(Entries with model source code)
— begin —
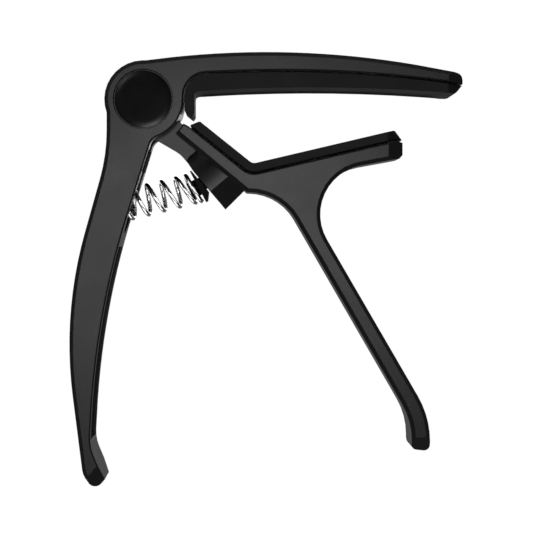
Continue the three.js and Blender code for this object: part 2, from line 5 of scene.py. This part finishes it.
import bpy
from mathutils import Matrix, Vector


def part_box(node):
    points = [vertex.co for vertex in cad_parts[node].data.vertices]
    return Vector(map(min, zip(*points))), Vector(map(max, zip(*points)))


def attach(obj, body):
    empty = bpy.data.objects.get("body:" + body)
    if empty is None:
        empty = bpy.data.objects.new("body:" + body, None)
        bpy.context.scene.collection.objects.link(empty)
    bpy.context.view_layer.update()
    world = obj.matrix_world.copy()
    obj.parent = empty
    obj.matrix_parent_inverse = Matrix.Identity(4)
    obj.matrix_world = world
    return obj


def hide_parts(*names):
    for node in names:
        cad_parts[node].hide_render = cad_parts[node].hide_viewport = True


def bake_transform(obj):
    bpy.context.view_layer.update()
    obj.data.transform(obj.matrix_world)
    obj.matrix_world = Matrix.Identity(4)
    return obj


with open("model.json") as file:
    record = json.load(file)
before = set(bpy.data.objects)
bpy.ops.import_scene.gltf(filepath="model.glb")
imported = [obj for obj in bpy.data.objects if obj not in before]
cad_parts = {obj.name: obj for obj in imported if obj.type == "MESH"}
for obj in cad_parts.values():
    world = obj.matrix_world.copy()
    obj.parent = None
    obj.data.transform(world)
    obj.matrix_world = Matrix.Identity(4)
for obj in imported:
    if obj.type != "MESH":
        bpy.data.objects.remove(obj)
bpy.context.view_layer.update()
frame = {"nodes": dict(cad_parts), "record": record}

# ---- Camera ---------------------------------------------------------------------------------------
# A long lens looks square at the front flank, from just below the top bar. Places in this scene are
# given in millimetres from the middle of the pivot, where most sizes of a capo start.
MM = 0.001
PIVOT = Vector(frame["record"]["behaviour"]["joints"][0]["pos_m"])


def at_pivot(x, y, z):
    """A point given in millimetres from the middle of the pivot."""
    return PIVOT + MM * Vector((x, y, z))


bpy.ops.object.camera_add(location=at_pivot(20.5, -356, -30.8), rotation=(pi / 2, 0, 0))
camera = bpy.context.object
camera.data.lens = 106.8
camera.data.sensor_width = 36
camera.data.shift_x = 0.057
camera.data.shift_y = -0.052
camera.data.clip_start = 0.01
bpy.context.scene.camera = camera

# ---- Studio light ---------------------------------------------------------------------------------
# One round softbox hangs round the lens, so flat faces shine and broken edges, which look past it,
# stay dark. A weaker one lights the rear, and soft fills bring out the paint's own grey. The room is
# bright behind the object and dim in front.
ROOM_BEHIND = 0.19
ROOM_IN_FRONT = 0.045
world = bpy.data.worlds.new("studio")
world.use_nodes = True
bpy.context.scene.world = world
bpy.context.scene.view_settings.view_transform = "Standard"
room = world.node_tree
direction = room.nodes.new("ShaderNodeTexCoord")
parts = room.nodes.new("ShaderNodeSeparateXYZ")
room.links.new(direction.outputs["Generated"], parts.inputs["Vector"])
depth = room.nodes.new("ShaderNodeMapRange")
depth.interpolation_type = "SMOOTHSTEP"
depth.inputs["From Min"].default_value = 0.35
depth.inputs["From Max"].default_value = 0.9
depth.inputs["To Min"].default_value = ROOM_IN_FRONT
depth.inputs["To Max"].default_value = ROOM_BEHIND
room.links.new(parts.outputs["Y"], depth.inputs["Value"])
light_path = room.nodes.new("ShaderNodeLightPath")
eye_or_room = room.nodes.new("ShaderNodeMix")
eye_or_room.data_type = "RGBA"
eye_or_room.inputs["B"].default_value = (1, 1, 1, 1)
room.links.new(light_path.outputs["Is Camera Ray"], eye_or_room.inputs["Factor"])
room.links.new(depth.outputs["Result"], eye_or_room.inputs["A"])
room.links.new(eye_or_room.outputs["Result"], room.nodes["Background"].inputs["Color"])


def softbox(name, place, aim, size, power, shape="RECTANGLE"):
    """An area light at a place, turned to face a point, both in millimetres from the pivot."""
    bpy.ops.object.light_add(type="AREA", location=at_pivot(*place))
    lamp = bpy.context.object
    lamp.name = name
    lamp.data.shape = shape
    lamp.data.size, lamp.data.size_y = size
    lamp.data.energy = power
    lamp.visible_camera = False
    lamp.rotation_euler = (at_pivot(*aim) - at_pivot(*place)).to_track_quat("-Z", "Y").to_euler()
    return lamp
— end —
— begin —
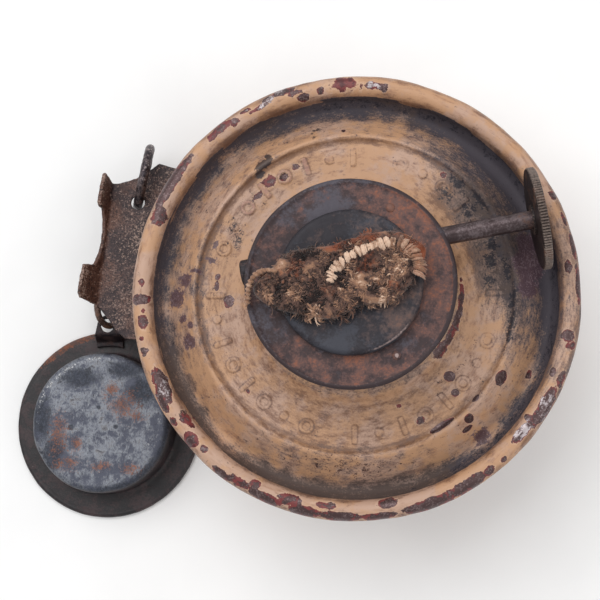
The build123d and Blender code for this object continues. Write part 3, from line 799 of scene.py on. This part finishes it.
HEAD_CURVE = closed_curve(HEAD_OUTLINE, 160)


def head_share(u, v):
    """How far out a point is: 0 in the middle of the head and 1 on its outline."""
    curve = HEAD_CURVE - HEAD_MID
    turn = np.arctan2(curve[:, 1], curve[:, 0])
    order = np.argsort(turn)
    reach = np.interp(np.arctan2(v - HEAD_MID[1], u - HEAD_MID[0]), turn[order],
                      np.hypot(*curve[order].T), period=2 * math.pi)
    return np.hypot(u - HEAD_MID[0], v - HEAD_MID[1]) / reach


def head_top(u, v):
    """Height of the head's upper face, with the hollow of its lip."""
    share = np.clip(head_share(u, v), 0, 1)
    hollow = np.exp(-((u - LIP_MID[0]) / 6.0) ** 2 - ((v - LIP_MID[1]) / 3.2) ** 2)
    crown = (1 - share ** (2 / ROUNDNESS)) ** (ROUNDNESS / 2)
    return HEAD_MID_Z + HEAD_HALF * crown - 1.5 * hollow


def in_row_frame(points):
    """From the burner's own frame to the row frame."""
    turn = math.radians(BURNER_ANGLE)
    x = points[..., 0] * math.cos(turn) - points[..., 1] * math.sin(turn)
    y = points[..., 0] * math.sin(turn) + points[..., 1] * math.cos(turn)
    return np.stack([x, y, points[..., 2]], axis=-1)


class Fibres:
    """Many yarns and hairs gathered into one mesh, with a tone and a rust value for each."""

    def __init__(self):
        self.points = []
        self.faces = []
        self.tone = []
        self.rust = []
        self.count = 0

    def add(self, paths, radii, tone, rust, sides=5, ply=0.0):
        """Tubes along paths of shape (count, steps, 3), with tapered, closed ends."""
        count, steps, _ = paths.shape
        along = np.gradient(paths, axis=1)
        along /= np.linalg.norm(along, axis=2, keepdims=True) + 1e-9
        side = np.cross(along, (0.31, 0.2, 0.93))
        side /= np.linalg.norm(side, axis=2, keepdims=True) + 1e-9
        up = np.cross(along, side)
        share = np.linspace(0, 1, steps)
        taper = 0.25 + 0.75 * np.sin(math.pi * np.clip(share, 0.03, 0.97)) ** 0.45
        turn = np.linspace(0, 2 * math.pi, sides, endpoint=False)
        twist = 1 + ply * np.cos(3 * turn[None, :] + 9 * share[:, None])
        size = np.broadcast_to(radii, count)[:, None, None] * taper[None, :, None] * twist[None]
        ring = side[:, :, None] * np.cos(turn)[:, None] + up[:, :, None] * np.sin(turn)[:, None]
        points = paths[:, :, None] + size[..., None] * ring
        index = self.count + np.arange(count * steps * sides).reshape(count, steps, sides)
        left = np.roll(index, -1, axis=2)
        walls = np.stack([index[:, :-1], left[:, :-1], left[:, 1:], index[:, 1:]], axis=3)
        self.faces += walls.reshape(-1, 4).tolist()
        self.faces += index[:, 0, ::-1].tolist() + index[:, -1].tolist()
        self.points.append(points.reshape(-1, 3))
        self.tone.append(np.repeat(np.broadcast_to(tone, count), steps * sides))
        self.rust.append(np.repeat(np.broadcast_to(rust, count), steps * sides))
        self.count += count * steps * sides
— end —
DIRECTIONS FOR THIS TASK => Go back over the listing above and copy exactly the lines that begin at the line with "The build123d and" and stop after the line with "HEAD_CURVE = closed_curve(HEAD_OUTLINE, 160)"; leave out every other line.

CORRECT RESULT =>
The build123d and Blender code for this object continues. Write part 3, from line 799 of scene.py on. This part finishes it.
HEAD_CURVE = closed_curve(HEAD_OUTLINE, 160)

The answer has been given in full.